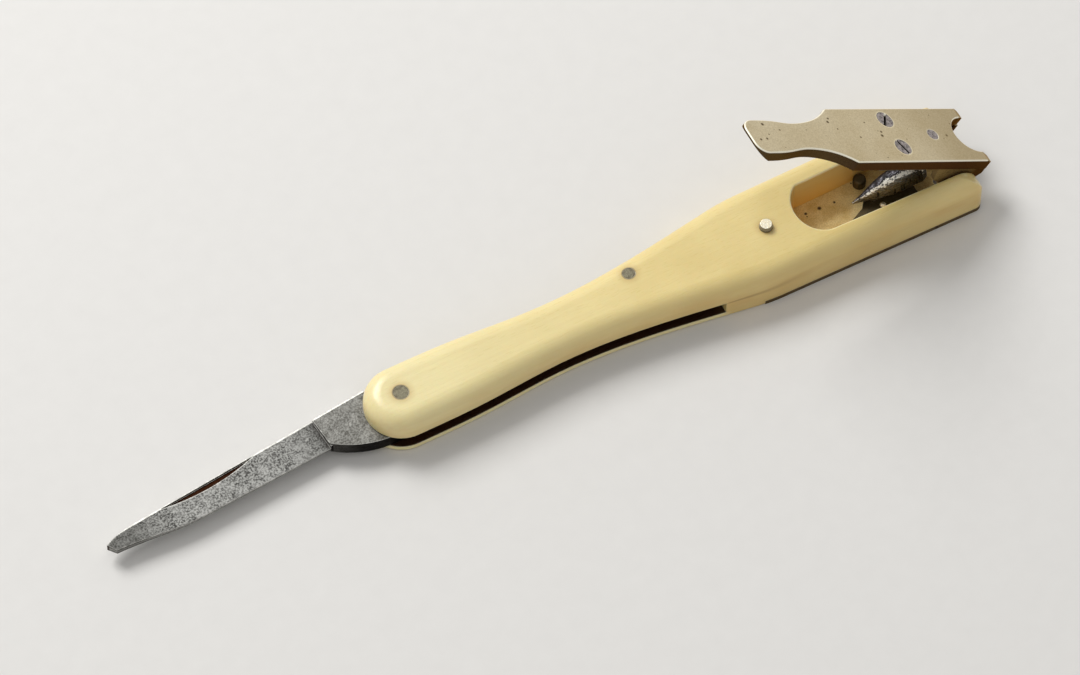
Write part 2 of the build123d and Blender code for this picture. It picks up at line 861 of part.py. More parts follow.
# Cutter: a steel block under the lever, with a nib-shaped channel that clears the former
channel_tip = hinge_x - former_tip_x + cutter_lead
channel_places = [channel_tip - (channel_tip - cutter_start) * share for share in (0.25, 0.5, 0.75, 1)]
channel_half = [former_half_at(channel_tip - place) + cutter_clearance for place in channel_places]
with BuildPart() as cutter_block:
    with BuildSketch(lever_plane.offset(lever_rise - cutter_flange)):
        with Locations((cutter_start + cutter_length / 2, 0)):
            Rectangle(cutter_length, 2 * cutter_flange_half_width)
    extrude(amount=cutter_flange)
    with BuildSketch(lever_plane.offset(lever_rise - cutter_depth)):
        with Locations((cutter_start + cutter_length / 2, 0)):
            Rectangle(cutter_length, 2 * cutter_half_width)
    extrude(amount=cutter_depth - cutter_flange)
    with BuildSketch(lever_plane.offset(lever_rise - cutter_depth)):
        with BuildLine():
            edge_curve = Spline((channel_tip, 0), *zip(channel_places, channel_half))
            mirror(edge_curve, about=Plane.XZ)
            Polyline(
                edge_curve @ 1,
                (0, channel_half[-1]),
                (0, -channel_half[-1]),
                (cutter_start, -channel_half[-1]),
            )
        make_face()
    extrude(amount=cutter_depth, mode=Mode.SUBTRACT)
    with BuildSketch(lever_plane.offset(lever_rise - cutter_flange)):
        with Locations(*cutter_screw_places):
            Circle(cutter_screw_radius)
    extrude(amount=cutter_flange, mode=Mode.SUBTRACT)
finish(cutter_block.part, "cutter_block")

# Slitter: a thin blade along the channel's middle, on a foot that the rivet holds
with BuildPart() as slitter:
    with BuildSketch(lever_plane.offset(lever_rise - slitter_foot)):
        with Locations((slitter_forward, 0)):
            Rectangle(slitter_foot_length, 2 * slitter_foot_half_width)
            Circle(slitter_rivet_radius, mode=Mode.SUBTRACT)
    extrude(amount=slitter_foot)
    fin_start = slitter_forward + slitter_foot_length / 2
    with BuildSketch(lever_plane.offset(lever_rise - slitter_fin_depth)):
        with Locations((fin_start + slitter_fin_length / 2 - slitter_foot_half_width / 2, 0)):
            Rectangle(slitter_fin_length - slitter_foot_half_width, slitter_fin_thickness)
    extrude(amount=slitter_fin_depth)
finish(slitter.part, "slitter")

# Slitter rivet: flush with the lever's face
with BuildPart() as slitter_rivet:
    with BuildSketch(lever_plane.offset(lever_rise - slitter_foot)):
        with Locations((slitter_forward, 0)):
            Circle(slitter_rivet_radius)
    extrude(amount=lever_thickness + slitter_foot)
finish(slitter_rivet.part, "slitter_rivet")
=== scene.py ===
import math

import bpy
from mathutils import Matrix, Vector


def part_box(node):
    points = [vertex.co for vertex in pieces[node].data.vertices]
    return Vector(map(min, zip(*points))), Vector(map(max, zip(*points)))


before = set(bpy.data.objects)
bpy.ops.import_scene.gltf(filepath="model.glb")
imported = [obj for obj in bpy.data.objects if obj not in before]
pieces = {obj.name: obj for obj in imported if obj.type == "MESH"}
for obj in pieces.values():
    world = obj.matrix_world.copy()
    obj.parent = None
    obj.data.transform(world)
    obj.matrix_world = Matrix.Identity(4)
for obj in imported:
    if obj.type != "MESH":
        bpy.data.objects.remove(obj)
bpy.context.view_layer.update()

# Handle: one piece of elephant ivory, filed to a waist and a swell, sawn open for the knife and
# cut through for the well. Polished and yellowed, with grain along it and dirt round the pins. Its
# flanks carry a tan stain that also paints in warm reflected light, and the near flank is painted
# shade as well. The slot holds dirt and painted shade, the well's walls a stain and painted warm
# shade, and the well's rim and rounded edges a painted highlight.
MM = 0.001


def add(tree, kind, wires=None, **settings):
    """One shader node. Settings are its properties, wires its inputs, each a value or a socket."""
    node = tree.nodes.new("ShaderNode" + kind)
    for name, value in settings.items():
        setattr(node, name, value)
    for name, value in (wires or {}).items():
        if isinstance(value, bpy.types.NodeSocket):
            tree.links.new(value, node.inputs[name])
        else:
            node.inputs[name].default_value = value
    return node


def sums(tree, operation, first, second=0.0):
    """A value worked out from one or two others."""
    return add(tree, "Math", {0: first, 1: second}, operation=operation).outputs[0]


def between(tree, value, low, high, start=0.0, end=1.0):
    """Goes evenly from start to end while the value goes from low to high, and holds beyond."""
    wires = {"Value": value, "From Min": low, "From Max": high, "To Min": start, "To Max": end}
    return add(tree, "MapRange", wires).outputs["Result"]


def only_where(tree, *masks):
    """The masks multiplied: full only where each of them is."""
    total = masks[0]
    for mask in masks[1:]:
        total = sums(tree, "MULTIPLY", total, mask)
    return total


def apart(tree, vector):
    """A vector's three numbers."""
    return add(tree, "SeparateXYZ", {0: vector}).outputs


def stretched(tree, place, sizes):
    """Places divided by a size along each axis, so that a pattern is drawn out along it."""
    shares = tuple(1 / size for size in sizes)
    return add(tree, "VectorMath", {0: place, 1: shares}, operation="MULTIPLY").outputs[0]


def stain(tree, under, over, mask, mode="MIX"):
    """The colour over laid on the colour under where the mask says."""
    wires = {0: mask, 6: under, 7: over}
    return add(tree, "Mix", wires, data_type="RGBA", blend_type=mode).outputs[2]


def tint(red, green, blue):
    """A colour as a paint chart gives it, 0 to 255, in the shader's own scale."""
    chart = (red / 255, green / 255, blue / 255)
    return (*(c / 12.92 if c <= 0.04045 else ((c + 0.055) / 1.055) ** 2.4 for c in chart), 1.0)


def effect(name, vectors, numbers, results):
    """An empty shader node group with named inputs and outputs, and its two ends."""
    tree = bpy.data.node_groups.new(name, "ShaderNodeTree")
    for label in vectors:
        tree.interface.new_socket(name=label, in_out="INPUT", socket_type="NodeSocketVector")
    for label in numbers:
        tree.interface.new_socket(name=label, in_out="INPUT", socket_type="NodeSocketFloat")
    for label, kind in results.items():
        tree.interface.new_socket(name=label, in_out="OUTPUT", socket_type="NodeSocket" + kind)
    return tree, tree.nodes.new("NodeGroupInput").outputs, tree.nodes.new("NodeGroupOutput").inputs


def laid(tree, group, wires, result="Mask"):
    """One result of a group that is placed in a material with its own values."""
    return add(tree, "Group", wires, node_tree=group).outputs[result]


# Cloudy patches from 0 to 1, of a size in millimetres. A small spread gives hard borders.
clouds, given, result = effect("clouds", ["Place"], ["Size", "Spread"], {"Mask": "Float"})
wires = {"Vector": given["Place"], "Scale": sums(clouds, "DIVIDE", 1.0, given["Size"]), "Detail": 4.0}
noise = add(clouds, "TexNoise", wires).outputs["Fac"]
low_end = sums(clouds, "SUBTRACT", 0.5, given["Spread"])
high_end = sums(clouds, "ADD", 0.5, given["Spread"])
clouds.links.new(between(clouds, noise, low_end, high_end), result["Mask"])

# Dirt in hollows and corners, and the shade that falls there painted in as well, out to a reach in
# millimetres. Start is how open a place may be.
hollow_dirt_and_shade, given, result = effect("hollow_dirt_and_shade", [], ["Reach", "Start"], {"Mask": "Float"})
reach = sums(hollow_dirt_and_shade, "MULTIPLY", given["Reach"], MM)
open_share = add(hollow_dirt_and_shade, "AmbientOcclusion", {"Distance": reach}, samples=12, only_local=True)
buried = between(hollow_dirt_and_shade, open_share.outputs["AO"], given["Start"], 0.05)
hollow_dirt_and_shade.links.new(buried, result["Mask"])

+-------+

◆ Exercise brief ◆
From the first line to the last, please quote the material above exactly.

◆ Answer for this exercise ◆
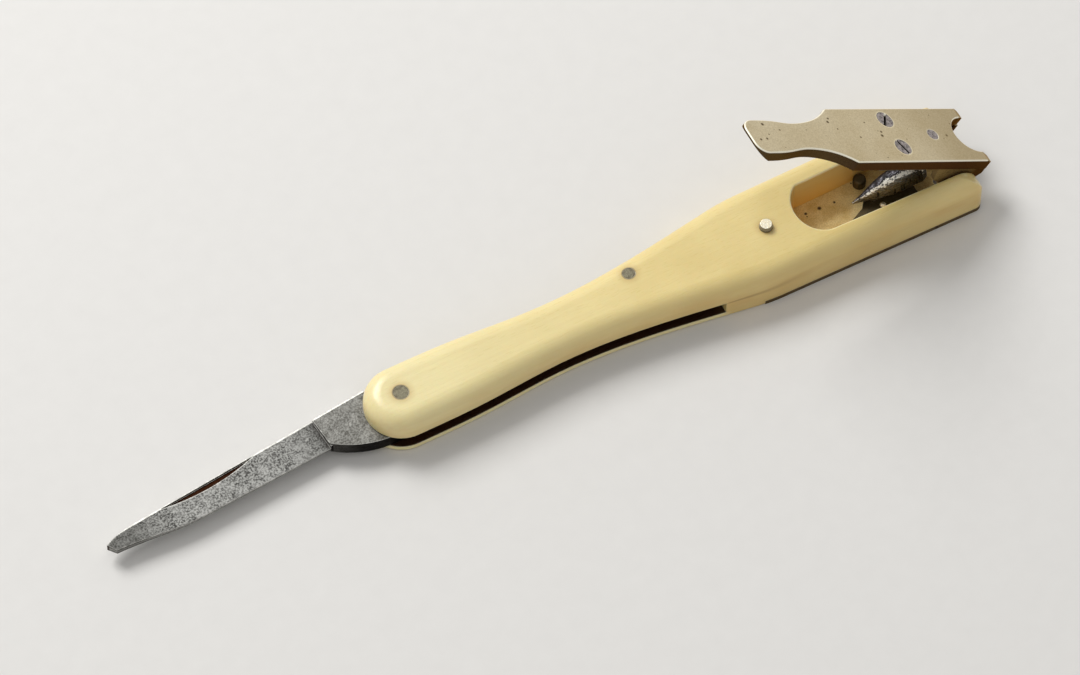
Write part 2 of the build123d and Blender code for this picture. It picks up at line 861 of part.py. More parts follow.
# Cutter: a steel block under the lever, with a nib-shaped channel that clears the former
channel_tip = hinge_x - former_tip_x + cutter_lead
channel_places = [channel_tip - (channel_tip - cutter_start) * share for share in (0.25, 0.5, 0.75, 1)]
channel_half = [former_half_at(channel_tip - place) + cutter_clearance for place in channel_places]
with BuildPart() as cutter_block:
    with BuildSketch(lever_plane.offset(lever_rise - cutter_flange)):
        with Locations((cutter_start + cutter_length / 2, 0)):
            Rectangle(cutter_length, 2 * cutter_flange_half_width)
    extrude(amount=cutter_flange)
    with BuildSketch(lever_plane.offset(lever_rise - cutter_depth)):
        with Locations((cutter_start + cutter_length / 2, 0)):
            Rectangle(cutter_length, 2 * cutter_half_width)
    extrude(amount=cutter_depth - cutter_flange)
    with BuildSketch(lever_plane.offset(lever_rise - cutter_depth)):
        with BuildLine():
            edge_curve = Spline((channel_tip, 0), *zip(channel_places, channel_half))
            mirror(edge_curve, about=Plane.XZ)
            Polyline(
                edge_curve @ 1,
                (0, channel_half[-1]),
                (0, -channel_half[-1]),
                (cutter_start, -channel_half[-1]),
            )
        make_face()
    extrude(amount=cutter_depth, mode=Mode.SUBTRACT)
    with BuildSketch(lever_plane.offset(lever_rise - cutter_flange)):
        with Locations(*cutter_screw_places):
            Circle(cutter_screw_radius)
    extrude(amount=cutter_flange, mode=Mode.SUBTRACT)
finish(cutter_block.part, "cutter_block")

# Slitter: a thin blade along the channel's middle, on a foot that the rivet holds
with BuildPart() as slitter:
    with BuildSketch(lever_plane.offset(lever_rise - slitter_foot)):
        with Locations((slitter_forward, 0)):
            Rectangle(slitter_foot_length, 2 * slitter_foot_half_width)
            Circle(slitter_rivet_radius, mode=Mode.SUBTRACT)
    extrude(amount=slitter_foot)
    fin_start = slitter_forward + slitter_foot_length / 2
    with BuildSketch(lever_plane.offset(lever_rise - slitter_fin_depth)):
        with Locations((fin_start + slitter_fin_length / 2 - slitter_foot_half_width / 2, 0)):
            Rectangle(slitter_fin_length - slitter_foot_half_width, slitter_fin_thickness)
    extrude(amount=slitter_fin_depth)
finish(slitter.part, "slitter")

# Slitter rivet: flush with the lever's face
with BuildPart() as slitter_rivet:
    with BuildSketch(lever_plane.offset(lever_rise - slitter_foot)):
        with Locations((slitter_forward, 0)):
            Circle(slitter_rivet_radius)
    extrude(amount=lever_thickness + slitter_foot)
finish(slitter_rivet.part, "slitter_rivet")
=== scene.py ===
import math

import bpy
from mathutils import Matrix, Vector


def part_box(node):
    points = [vertex.co for vertex in pieces[node].data.vertices]
    return Vector(map(min, zip(*points))), Vector(map(max, zip(*points)))


before = set(bpy.data.objects)
bpy.ops.import_scene.gltf(filepath="model.glb")
imported = [obj for obj in bpy.data.objects if obj not in before]
pieces = {obj.name: obj for obj in imported if obj.type == "MESH"}
for obj in pieces.values():
    world = obj.matrix_world.copy()
    obj.parent = None
    obj.data.transform(world)
    obj.matrix_world = Matrix.Identity(4)
for obj in imported:
    if obj.type != "MESH":
        bpy.data.objects.remove(obj)
bpy.context.view_layer.update()

# Handle: one piece of elephant ivory, filed to a waist and a swell, sawn open for the knife and
# cut through for the well. Polished and yellowed, with grain along it and dirt round the pins. Its
# flanks carry a tan stain that also paints in warm reflected light, and the near flank is painted
# shade as well. The slot holds dirt and painted shade, the well's walls a stain and painted warm
# shade, and the well's rim and rounded edges a painted highlight.
MM = 0.001


def add(tree, kind, wires=None, **settings):
    """One shader node. Settings are its properties, wires its inputs, each a value or a socket."""
    node = tree.nodes.new("ShaderNode" + kind)
    for name, value in settings.items():
        setattr(node, name, value)
    for name, value in (wires or {}).items():
        if isinstance(value, bpy.types.NodeSocket):
            tree.links.new(value, node.inputs[name])
        else:
            node.inputs[name].default_value = value
    return node


def sums(tree, operation, first, second=0.0):
    """A value worked out from one or two others."""
    return add(tree, "Math", {0: first, 1: second}, operation=operation).outputs[0]


def between(tree, value, low, high, start=0.0, end=1.0):
    """Goes evenly from start to end while the value goes from low to high, and holds beyond."""
    wires = {"Value": value, "From Min": low, "From Max": high, "To Min": start, "To Max": end}
    return add(tree, "MapRange", wires).outputs["Result"]


def only_where(tree, *masks):
    """The masks multiplied: full only where each of them is."""
    total = masks[0]
    for mask in masks[1:]:
        total = sums(tree, "MULTIPLY", total, mask)
    return total


def apart(tree, vector):
    """A vector's three numbers."""
    return add(tree, "SeparateXYZ", {0: vector}).outputs


def stretched(tree, place, sizes):
    """Places divided by a size along each axis, so that a pattern is drawn out along it."""
    shares = tuple(1 / size for size in sizes)
    return add(tree, "VectorMath", {0: place, 1: shares}, operation="MULTIPLY").outputs[0]


def stain(tree, under, over, mask, mode="MIX"):
    """The colour over laid on the colour under where the mask says."""
    wires = {0: mask, 6: under, 7: over}
    return add(tree, "Mix", wires, data_type="RGBA", blend_type=mode).outputs[2]


def tint(red, green, blue):
    """A colour as a paint chart gives it, 0 to 255, in the shader's own scale."""
    chart = (red / 255, green / 255, blue / 255)
    return (*(c / 12.92 if c <= 0.04045 else ((c + 0.055) / 1.055) ** 2.4 for c in chart), 1.0)


def effect(name, vectors, numbers, results):
    """An empty shader node group with named inputs and outputs, and its two ends."""
    tree = bpy.data.node_groups.new(name, "ShaderNodeTree")
    for label in vectors:
        tree.interface.new_socket(name=label, in_out="INPUT", socket_type="NodeSocketVector")
    for label in numbers:
        tree.interface.new_socket(name=label, in_out="INPUT", socket_type="NodeSocketFloat")
    for label, kind in results.items():
        tree.interface.new_socket(name=label, in_out="OUTPUT", socket_type="NodeSocket" + kind)
    return tree, tree.nodes.new("NodeGroupInput").outputs, tree.nodes.new("NodeGroupOutput").inputs


def laid(tree, group, wires, result="Mask"):
    """One result of a group that is placed in a material with its own values."""
    return add(tree, "Group", wires, node_tree=group).outputs[result]


# Cloudy patches from 0 to 1, of a size in millimetres. A small spread gives hard borders.
clouds, given, result = effect("clouds", ["Place"], ["Size", "Spread"], {"Mask": "Float"})
wires = {"Vector": given["Place"], "Scale": sums(clouds, "DIVIDE", 1.0, given["Size"]), "Detail": 4.0}
noise = add(clouds, "TexNoise", wires).outputs["Fac"]
low_end = sums(clouds, "SUBTRACT", 0.5, given["Spread"])
high_end = sums(clouds, "ADD", 0.5, given["Spread"])
clouds.links.new(between(clouds, noise, low_end, high_end), result["Mask"])

# Dirt in hollows and corners, and the shade that falls there painted in as well, out to a reach in
# millimetres. Start is how open a place may be.
hollow_dirt_and_shade, given, result = effect("hollow_dirt_and_shade", [], ["Reach", "Start"], {"Mask": "Float"})
reach = sums(hollow_dirt_and_shade, "MULTIPLY", given["Reach"], MM)
open_share = add(hollow_dirt_and_shade, "AmbientOcclusion", {"Distance": reach}, samples=12, only_local=True)
buried = between(hollow_dirt_and_shade, open_share.outputs["AO"], given["Start"], 0.05)
hollow_dirt_and_shade.links.new(buried, result["Mask"])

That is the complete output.